§ **Dataset excerpt**
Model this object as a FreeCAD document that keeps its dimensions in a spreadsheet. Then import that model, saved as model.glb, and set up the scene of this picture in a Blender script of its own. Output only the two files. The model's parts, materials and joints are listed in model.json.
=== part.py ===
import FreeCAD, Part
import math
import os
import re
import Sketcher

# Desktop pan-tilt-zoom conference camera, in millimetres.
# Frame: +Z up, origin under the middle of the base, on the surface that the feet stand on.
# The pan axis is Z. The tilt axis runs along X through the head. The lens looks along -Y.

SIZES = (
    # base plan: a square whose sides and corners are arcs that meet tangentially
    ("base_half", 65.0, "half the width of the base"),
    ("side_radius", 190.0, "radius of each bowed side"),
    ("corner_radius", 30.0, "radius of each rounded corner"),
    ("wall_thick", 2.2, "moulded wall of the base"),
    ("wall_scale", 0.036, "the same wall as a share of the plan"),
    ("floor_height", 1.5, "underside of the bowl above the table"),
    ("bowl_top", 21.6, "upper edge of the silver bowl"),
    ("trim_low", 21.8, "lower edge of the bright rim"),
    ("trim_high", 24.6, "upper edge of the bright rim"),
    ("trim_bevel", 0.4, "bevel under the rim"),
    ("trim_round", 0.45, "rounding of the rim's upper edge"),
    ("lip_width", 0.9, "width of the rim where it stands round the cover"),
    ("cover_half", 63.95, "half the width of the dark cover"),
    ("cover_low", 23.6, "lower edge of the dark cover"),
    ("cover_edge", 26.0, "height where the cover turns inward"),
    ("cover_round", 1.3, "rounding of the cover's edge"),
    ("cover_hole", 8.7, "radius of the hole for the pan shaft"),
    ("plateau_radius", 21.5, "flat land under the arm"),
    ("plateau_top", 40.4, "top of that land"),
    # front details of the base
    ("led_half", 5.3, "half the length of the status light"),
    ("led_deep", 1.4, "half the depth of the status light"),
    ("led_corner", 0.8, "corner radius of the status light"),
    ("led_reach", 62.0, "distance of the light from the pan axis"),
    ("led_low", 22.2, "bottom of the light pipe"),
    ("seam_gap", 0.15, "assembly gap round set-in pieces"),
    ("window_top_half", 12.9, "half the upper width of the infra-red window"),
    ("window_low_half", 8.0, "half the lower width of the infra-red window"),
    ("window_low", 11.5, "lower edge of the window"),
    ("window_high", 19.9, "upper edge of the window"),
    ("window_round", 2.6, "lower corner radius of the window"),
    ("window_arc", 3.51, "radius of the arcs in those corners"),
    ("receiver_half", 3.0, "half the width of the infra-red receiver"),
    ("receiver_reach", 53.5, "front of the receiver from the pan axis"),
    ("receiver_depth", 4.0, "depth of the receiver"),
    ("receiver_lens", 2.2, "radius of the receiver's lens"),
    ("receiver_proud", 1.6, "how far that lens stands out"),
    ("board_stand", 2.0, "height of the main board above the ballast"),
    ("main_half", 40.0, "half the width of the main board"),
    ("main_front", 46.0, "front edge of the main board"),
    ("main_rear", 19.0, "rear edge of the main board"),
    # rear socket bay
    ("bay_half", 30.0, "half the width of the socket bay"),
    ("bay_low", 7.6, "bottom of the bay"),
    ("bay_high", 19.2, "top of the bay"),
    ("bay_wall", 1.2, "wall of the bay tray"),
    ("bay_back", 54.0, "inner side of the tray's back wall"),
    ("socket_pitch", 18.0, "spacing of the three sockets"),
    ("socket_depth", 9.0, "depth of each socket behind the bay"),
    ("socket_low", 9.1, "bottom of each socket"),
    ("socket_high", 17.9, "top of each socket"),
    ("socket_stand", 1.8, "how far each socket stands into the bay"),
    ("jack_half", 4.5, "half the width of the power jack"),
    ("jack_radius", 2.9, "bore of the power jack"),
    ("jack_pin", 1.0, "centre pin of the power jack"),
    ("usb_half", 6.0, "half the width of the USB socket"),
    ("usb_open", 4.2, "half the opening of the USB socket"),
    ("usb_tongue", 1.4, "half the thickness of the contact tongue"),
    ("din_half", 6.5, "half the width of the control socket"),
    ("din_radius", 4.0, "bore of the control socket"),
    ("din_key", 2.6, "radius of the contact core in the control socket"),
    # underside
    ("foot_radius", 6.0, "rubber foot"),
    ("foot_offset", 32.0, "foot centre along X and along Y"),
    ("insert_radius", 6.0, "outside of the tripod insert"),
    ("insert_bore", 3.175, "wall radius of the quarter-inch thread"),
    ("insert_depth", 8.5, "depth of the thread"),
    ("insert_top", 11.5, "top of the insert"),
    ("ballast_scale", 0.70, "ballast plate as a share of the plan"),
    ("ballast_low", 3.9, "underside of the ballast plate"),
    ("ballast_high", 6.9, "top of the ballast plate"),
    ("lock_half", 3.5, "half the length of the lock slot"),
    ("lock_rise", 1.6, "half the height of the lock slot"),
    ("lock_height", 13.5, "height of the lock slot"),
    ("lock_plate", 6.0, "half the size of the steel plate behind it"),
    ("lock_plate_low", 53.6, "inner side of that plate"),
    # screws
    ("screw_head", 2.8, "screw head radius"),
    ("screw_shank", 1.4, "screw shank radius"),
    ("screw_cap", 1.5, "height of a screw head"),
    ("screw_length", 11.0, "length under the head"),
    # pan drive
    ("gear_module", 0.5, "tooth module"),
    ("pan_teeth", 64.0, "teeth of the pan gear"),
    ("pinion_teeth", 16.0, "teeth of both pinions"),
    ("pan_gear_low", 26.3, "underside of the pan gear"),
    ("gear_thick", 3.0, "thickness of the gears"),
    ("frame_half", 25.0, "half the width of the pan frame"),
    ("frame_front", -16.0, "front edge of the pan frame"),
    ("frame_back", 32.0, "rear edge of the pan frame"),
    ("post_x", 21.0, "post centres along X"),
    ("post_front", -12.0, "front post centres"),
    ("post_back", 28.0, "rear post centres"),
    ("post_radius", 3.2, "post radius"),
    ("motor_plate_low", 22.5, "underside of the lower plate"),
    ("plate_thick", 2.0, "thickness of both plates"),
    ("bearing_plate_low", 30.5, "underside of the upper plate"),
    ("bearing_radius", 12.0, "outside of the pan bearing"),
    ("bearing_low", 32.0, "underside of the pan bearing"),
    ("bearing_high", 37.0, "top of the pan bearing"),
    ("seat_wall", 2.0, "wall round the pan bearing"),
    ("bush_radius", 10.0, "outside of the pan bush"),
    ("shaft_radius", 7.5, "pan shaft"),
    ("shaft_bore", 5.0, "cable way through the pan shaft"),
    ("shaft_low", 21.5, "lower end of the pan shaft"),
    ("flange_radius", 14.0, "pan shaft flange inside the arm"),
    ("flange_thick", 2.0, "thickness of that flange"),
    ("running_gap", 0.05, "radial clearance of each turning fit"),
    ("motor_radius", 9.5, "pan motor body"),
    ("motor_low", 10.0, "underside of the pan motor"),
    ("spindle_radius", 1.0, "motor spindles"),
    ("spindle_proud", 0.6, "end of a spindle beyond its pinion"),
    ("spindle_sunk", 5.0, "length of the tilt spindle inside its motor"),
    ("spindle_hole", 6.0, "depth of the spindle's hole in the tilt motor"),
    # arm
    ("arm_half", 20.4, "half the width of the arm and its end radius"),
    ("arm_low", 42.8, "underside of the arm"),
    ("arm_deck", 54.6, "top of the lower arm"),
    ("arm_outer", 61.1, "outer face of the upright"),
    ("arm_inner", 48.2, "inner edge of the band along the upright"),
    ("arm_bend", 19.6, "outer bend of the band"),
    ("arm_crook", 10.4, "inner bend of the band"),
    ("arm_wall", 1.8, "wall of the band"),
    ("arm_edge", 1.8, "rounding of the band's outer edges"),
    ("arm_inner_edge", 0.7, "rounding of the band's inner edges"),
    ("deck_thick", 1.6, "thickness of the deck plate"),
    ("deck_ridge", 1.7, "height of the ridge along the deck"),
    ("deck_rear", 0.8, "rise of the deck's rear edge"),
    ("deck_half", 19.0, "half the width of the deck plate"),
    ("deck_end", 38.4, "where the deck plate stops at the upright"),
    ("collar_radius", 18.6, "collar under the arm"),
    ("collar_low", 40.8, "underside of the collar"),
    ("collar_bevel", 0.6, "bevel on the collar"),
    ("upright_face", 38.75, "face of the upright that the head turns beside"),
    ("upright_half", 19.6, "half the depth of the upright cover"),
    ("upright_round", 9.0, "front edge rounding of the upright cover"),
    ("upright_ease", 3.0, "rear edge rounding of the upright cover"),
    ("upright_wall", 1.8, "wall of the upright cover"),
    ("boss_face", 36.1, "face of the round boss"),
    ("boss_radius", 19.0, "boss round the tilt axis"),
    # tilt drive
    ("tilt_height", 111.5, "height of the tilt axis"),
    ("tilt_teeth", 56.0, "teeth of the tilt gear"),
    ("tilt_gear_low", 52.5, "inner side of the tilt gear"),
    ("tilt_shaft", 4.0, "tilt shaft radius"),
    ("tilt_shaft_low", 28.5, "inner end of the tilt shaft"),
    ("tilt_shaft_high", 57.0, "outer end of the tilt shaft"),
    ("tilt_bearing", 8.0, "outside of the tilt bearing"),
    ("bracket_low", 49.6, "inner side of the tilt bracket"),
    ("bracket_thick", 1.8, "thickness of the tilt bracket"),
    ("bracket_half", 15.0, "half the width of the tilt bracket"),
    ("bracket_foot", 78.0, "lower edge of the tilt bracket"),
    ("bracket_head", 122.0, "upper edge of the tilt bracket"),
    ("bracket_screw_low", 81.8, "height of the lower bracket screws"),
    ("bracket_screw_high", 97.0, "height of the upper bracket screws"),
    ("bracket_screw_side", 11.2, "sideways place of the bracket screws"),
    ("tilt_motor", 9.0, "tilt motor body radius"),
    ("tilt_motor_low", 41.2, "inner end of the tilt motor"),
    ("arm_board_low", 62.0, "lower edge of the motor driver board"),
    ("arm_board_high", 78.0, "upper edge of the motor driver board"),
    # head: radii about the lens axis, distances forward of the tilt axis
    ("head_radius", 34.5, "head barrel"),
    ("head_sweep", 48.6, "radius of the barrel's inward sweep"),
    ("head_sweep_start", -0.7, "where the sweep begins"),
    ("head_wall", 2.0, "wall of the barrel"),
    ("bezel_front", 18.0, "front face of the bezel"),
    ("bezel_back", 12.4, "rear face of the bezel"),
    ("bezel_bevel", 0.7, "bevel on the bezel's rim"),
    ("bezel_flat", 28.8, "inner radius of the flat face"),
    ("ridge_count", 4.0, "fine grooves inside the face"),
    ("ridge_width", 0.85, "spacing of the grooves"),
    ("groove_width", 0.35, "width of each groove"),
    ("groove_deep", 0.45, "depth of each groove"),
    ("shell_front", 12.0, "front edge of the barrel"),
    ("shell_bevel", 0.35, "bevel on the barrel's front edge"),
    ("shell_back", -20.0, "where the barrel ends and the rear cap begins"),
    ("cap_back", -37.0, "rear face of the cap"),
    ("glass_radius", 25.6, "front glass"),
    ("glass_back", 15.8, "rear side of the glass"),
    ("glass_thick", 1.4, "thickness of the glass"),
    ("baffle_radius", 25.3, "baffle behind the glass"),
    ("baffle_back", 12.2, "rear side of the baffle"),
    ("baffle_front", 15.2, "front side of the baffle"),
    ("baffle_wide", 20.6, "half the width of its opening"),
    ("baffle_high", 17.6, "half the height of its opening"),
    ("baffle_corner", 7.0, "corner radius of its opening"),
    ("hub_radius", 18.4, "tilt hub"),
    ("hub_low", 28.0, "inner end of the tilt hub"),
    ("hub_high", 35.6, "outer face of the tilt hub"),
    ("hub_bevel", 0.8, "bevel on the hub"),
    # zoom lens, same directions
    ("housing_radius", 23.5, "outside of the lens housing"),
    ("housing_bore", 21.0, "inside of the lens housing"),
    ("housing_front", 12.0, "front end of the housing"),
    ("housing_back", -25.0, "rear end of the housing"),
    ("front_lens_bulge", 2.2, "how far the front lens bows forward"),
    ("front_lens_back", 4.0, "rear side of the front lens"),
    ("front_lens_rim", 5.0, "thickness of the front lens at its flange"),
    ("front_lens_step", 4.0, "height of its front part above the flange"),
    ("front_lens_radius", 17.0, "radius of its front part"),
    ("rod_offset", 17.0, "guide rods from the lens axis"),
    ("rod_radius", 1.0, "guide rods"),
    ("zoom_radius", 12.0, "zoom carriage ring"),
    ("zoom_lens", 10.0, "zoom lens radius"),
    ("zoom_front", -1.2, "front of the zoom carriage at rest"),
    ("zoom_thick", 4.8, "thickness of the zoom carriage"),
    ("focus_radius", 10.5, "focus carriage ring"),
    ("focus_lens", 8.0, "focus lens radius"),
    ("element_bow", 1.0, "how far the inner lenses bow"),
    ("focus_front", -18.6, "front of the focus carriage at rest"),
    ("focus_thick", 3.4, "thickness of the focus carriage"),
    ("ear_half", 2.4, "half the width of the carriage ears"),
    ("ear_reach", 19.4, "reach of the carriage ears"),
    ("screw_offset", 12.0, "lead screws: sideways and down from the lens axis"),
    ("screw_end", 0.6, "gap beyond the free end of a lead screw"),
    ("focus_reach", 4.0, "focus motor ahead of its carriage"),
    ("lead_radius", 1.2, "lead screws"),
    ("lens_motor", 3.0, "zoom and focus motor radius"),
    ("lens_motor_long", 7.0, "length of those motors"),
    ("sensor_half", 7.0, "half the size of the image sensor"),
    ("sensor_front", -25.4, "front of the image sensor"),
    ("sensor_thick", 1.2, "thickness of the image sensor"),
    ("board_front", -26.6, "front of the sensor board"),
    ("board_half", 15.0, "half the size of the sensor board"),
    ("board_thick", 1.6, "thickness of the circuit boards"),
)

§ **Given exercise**
Copy out only the lines running from the beginning of the data to the line with "# The pan axis", both ends included.

§ **Expected output**
Model this object as a FreeCAD document that keeps its dimensions in a spreadsheet. Then import that model, saved as model.glb, and set up the scene of this picture in a Blender script of its own. Output only the two files. The model's parts, materials and joints are listed in model.json.
=== part.py ===
import FreeCAD, Part
import math
import os
import re
import Sketcher

# Desktop pan-tilt-zoom conference camera, in millimetres.
# Frame: +Z up, origin under the middle of the base, on the surface that the feet stand on.
# The pan axis is Z. The tilt axis runs along X through the head. The lens looks along -Y.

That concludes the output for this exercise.